Morse Code Catches Google Swiping Lyrics

We think of Morse code in terms of dots and dashes, but really it’s a kind of binary code. Those symbols might as well be 0s and 1s or any other pair of characters. That attribute is exactly what led to a sting operation a music lyric site called Genius.com pulled on Google. At issue was a case of song lyrics that had allegedly been stolen by the search giant.

Song lyric sites — just like Google — depend on page views to make revenue. The problem is that in a Google search the lyrics appear on the search page, so there is no longer much incentive to continue to the song lyric site. That’s free enterprise for you, right? It is, but there was a problem. It appears that Google — or, according to Google, one of their partners — was simply copying Genius.com’s lyrics. How does Genius know the song lyrics were copied? According to news reports in the Wall Street Journal and other sources, they used Morse code.
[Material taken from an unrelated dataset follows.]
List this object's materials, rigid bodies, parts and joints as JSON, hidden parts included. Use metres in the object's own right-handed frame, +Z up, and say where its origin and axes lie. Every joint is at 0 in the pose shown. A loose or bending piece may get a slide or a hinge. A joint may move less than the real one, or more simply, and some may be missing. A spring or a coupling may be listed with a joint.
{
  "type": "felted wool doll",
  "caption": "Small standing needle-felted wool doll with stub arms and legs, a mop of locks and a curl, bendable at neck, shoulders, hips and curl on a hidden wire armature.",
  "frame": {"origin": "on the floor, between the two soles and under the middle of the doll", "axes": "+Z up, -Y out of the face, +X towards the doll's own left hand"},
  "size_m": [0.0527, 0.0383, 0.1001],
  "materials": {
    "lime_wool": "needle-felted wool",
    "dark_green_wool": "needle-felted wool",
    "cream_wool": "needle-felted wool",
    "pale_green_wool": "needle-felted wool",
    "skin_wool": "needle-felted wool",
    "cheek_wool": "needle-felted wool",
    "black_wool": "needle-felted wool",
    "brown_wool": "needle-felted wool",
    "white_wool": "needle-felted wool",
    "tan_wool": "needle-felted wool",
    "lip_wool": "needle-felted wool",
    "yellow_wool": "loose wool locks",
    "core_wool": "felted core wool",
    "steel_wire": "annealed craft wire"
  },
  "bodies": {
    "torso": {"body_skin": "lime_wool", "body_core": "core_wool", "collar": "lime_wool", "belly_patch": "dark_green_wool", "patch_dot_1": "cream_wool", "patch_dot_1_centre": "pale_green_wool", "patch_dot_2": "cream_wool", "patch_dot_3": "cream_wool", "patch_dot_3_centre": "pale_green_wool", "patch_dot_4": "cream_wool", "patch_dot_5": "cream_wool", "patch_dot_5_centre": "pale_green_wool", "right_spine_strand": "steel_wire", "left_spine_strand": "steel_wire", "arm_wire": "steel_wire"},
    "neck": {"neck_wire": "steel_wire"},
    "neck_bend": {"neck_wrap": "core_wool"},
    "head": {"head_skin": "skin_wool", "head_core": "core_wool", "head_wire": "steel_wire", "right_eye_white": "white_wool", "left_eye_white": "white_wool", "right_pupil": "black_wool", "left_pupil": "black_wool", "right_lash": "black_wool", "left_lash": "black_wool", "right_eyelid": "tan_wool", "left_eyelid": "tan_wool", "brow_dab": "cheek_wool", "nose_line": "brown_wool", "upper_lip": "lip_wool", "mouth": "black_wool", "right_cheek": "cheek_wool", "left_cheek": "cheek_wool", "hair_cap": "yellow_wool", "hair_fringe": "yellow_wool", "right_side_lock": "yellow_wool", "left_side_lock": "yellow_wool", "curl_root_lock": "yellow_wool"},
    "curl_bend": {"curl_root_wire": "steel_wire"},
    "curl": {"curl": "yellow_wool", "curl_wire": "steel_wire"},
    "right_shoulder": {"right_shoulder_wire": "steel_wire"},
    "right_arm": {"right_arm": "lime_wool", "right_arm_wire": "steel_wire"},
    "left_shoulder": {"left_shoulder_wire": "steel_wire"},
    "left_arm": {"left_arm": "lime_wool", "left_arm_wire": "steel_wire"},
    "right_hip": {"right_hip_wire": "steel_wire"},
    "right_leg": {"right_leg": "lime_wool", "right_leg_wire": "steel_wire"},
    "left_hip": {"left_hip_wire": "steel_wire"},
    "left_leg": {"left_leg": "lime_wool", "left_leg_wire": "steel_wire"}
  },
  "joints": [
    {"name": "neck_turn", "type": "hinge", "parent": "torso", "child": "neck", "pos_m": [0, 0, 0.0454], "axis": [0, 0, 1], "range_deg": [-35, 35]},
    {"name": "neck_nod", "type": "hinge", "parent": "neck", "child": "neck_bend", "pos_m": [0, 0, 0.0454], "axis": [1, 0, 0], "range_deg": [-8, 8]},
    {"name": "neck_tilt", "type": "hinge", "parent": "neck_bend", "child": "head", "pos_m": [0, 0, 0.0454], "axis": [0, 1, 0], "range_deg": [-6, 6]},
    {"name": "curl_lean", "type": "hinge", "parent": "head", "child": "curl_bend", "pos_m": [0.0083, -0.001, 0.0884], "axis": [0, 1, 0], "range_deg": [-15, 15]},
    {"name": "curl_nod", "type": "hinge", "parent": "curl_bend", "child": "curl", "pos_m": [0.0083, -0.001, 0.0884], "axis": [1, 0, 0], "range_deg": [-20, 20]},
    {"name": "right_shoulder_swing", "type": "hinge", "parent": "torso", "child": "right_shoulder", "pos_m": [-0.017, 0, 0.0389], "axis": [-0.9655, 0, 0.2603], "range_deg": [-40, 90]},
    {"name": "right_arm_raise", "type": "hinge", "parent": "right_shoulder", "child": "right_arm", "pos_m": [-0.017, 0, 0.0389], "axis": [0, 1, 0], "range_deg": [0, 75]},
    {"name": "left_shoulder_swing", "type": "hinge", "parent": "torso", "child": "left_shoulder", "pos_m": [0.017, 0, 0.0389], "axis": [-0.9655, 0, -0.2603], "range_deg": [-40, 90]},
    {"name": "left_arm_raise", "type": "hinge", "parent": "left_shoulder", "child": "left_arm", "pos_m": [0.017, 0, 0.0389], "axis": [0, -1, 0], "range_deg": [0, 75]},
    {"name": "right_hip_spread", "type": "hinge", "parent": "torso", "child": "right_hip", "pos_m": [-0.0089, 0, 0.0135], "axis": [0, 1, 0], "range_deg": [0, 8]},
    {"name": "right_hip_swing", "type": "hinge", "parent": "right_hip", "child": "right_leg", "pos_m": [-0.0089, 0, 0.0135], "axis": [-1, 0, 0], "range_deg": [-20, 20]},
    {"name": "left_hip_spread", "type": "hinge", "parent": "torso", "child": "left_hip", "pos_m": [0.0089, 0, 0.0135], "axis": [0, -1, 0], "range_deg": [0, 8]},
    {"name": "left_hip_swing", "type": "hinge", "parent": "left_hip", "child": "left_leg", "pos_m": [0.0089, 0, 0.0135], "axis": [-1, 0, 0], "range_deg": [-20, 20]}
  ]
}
The company first became suspicious when they approached an artist for lyrics that are apparently difficult to understand, and once they had published them they found Google also had the correct lyrics. That’s not proof, of course, but the next step is where they got tricky. They used straight and curly quotes as dots and dashes to embed a Morse code message in several lyrics. The message? REDHANDED.
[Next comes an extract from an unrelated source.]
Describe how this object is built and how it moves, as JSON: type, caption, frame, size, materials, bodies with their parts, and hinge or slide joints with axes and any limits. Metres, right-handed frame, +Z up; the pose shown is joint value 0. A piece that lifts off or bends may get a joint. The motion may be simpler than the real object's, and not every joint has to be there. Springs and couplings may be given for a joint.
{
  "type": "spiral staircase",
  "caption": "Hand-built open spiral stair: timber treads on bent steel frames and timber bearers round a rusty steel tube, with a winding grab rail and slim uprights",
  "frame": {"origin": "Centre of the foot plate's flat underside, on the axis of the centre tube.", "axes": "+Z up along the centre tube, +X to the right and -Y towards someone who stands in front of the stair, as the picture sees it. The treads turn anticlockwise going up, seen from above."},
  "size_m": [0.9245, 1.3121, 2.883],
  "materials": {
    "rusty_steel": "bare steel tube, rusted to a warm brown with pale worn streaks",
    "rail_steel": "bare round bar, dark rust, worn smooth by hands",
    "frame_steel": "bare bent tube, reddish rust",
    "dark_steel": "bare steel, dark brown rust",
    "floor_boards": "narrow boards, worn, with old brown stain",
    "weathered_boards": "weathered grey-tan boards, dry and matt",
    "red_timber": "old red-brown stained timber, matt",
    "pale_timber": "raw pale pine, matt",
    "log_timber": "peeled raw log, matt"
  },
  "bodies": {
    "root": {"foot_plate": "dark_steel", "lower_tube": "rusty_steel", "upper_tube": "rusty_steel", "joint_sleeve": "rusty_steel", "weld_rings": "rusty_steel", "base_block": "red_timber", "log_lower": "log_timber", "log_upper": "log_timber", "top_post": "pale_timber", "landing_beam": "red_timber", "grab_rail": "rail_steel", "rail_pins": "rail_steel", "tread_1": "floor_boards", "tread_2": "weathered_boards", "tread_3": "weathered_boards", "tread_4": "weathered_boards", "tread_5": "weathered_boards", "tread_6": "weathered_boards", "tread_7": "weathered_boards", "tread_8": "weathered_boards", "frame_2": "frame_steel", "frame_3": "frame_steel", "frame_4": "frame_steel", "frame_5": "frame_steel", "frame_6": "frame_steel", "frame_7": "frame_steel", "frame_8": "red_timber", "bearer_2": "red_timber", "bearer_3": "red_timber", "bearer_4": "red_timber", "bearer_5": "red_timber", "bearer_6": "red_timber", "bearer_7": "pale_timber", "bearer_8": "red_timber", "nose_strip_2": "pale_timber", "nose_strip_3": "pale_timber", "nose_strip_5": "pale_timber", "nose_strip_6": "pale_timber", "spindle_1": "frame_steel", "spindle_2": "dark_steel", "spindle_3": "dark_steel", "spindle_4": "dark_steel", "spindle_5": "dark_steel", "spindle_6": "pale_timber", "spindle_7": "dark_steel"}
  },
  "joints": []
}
The quote patterns then reportedly started also appearing in Google search results. Legally though the picture is a little confusing, after all Genius doesn’t own the lyrics in question. It does remain pretty bad form though to take content from other web sites and use it to starve the same web site from traffic.

Google’s statements claim that the lyrics were sourced from a third party called LyricFind and that they would act against any supplier violating their agreements with the company. LyricFind responded to the Wall Street Journal article saying that Genius gets user-generated content which may originate elsewhere and that others may be scraping Genius data into sources that LyricFind then uses.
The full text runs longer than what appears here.